Toyota and Lexus once again finished atop the Consumer Reports’ Annual Auto Reliability Survey, but the news was the No. 3 finisher – Buick.
The General Motors division became the first domestic brand to finish in the top three in more than 25 years.
The Chevrolet Cruze also finished as one of the most reliable vehicles overall.
“General Motors really deserves a lot of credit,” said Jake Fisher, Consumer Reports’ director of auto testing.
“They’re making very dependable cars.”
Trucks are another story, Fisher said. For example, Consumer Reports ranked the Cadillac Escalade as the least reliable vehicle overall.
Buick, in fact, benefits from being a line-up of almost entirely cars and crossovers.
The other big surprise of the survey was the decline of Honda, especially the Civic.
This year marked the first time Consumers Reports failed to recommend the Civic because of reliability issues.
Honda put the Civic through a major redesign recently and one of the lessons of the survey is that is a common source of problems.
Fiat Chrysler’s brands performed the worst of any manufacturer. Dodge, Chrysler, Fiat and Ram took the bottom four spots, with Jeep just three slots above.
Tesla also came in near the bottom as issues with the Model X’s controversial falcon-wing doors drove down the company’s overall score.
The survey gathers data from more than a half million respondents.
This year, the entire process took place online.
“We’re able to have deeper knowledge and we’re able to make better predictions,” Fisher said.

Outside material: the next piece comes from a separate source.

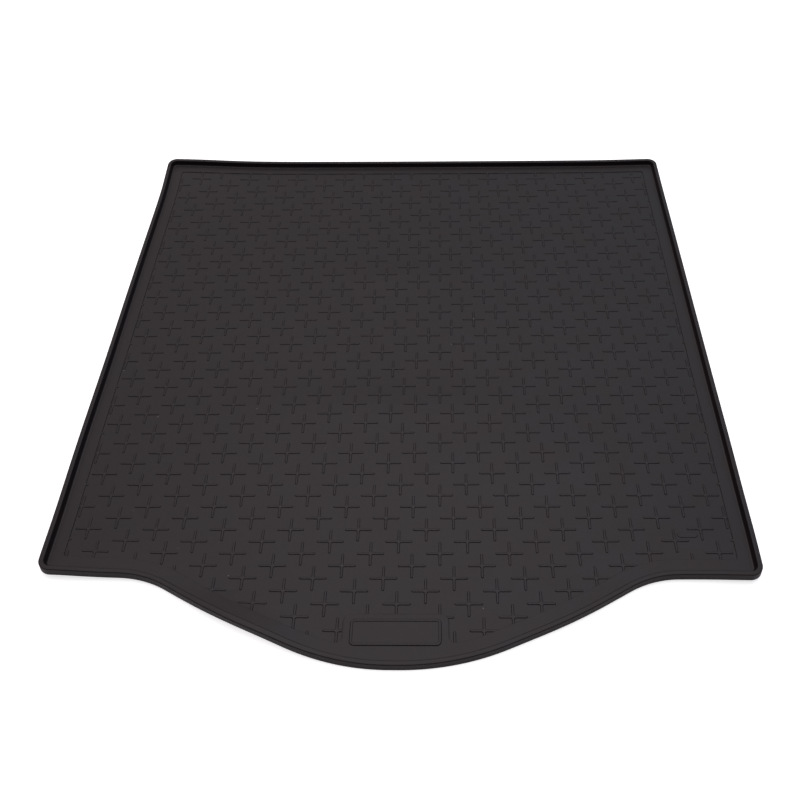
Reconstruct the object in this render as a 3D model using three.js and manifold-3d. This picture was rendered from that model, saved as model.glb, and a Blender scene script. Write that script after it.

The survey information is combined with Consumer Reports’ own testing data, as well as crash data, to create an overall score for recommendations.
Problems are given different weights, so major mechanical issues count for more than minor problems, such as difficulty connecting a USB cord to the sound system.
Fisher said the biggest lesson from the survey is that overall problem rates are not going down. New problems, such as transmissions, are replacing older problems, such as challenges with infotainment systems.